> _Given material_
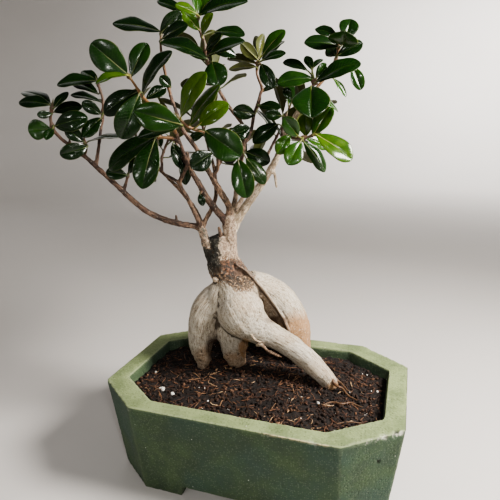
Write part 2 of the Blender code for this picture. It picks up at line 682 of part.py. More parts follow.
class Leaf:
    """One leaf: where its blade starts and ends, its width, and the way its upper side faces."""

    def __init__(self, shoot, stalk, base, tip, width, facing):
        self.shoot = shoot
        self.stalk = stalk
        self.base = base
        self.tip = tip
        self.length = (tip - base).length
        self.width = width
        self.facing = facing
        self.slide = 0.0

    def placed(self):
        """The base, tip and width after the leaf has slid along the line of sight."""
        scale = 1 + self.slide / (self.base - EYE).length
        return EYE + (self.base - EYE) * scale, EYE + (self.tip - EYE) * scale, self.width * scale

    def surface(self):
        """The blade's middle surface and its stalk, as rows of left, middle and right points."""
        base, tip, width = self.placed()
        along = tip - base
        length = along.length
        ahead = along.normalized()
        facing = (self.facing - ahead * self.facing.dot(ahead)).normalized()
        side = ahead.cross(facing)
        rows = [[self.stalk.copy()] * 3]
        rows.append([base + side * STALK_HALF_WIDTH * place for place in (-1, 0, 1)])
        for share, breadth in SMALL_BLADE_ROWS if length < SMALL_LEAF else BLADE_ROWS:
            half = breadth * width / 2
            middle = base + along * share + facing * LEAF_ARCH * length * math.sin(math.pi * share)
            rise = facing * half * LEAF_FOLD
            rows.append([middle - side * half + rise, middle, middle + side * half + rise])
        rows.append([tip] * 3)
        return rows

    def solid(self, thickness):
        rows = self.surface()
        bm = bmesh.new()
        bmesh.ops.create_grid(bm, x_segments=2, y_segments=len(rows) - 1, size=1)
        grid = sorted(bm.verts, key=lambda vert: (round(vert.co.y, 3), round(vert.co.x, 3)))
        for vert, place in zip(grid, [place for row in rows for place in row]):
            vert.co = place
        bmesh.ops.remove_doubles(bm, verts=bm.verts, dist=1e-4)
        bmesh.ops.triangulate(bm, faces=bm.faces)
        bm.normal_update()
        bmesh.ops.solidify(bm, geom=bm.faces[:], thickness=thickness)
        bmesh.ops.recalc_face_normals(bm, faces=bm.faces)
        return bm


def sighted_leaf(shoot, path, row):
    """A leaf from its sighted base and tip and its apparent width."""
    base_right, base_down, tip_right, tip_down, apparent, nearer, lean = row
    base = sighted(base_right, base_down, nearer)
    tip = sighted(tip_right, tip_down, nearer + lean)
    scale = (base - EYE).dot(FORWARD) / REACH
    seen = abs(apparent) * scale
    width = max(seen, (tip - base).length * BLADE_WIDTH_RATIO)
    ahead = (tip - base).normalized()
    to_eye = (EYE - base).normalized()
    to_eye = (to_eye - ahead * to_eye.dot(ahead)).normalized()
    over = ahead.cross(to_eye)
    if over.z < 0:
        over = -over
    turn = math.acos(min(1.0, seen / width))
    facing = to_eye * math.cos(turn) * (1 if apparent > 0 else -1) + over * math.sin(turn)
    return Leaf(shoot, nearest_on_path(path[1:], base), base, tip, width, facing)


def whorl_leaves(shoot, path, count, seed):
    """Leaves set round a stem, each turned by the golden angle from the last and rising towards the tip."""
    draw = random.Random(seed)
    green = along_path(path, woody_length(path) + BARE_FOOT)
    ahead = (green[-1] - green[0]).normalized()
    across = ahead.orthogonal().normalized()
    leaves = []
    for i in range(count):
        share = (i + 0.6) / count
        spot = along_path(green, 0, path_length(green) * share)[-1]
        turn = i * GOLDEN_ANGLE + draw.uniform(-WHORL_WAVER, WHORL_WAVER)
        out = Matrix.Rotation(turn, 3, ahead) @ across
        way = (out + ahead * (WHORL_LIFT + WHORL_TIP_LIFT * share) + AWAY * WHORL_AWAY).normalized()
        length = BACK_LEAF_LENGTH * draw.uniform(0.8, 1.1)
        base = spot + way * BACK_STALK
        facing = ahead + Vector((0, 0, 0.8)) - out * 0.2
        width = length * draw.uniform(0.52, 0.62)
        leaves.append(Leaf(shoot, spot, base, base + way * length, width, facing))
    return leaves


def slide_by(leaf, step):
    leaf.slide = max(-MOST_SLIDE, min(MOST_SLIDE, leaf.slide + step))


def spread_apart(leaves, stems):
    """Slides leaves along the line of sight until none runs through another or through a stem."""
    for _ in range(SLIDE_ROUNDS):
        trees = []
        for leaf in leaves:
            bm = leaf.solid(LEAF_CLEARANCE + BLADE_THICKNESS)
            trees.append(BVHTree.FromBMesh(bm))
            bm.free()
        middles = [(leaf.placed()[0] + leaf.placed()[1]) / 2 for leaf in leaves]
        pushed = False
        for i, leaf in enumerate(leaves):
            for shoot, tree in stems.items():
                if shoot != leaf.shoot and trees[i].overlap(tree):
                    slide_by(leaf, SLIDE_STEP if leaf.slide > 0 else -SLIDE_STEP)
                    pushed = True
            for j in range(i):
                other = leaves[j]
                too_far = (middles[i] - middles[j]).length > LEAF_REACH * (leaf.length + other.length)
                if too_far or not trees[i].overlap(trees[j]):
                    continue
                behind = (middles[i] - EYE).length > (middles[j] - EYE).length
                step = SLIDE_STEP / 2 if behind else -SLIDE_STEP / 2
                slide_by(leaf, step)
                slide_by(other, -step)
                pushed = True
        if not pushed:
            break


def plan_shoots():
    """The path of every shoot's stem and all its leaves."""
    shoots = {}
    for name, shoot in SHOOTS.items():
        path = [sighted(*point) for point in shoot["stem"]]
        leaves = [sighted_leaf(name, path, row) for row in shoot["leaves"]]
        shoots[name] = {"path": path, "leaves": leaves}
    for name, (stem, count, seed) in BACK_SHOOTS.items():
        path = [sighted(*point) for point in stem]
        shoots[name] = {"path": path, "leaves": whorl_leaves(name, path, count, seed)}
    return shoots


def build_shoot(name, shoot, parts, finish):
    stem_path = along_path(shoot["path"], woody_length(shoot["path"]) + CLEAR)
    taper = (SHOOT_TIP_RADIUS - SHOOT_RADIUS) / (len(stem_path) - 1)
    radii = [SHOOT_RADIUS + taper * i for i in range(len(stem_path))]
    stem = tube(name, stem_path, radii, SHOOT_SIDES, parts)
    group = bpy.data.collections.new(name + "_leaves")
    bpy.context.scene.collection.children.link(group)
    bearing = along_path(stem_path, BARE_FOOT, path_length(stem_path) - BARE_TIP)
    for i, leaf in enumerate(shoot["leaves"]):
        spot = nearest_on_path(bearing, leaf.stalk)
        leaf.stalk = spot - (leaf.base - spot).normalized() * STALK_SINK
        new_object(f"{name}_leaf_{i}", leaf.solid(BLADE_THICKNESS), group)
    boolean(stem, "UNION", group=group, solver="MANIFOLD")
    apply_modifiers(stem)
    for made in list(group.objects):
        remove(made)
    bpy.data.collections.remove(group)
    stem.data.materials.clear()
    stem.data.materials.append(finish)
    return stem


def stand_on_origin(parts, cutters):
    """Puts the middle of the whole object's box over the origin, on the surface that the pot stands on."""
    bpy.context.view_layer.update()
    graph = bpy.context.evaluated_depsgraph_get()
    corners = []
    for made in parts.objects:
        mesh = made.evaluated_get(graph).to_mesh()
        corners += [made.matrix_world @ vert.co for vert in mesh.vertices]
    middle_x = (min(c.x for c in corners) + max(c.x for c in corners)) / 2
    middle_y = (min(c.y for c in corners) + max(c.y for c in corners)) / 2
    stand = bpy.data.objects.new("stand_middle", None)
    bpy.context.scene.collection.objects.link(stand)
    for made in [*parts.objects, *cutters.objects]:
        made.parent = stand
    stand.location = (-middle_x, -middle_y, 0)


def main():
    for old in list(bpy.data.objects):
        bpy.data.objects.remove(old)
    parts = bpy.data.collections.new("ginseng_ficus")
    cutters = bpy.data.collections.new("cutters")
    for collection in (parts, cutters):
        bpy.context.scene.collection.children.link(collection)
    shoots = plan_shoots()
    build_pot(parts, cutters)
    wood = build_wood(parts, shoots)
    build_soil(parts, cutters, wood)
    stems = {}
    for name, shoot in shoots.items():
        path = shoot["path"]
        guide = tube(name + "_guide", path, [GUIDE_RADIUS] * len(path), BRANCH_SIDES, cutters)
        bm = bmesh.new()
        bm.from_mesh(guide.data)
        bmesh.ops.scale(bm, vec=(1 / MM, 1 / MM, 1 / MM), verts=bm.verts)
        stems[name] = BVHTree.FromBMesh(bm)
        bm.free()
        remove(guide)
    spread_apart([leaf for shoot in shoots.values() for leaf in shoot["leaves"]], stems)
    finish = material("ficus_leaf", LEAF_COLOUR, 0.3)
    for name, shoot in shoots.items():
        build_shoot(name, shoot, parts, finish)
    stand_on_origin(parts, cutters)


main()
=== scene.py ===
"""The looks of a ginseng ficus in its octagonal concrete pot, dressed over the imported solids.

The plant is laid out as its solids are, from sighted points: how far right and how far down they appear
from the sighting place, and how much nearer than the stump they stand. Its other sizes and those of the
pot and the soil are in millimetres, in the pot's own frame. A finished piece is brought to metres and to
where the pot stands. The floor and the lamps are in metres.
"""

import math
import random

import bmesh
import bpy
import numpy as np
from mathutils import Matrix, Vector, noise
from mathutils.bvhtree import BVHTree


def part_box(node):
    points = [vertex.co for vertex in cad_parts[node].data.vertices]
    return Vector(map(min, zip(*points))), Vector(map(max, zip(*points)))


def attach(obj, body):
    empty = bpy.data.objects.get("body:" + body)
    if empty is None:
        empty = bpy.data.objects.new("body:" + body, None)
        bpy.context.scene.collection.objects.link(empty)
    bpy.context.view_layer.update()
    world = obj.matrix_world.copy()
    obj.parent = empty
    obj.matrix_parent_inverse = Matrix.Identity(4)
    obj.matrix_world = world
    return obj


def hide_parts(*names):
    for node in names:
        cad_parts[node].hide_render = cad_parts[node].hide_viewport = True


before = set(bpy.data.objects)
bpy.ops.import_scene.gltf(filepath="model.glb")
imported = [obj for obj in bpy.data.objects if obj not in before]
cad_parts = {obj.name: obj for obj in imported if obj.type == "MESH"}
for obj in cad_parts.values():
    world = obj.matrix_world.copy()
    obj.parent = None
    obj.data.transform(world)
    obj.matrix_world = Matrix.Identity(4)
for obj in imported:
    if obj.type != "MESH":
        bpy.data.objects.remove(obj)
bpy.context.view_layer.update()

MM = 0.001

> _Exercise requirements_
Return, please, the lines of the data from the first through the line containing "return EYE +", both kept, exactly as they stand and nothing more.

> _Answer to this task_
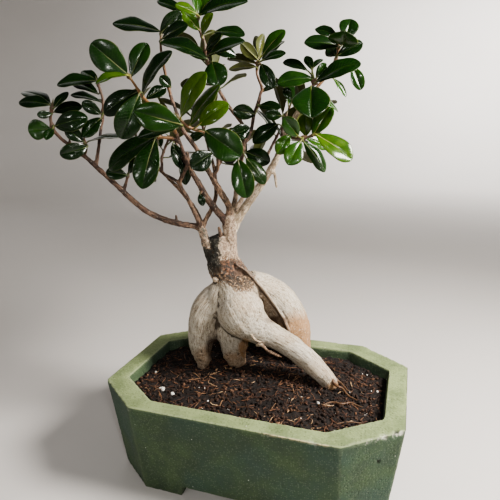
Write part 2 of the Blender code for this picture. It picks up at line 682 of part.py. More parts follow.
class Leaf:
    """One leaf: where its blade starts and ends, its width, and the way its upper side faces."""

    def __init__(self, shoot, stalk, base, tip, width, facing):
        self.shoot = shoot
        self.stalk = stalk
        self.base = base
        self.tip = tip
        self.length = (tip - base).length
        self.width = width
        self.facing = facing
        self.slide = 0.0

    def placed(self):
        """The base, tip and width after the leaf has slid along the line of sight."""
        scale = 1 + self.slide / (self.base - EYE).length
        return EYE + (self.base - EYE) * scale, EYE + (self.tip - EYE) * scale, self.width * scale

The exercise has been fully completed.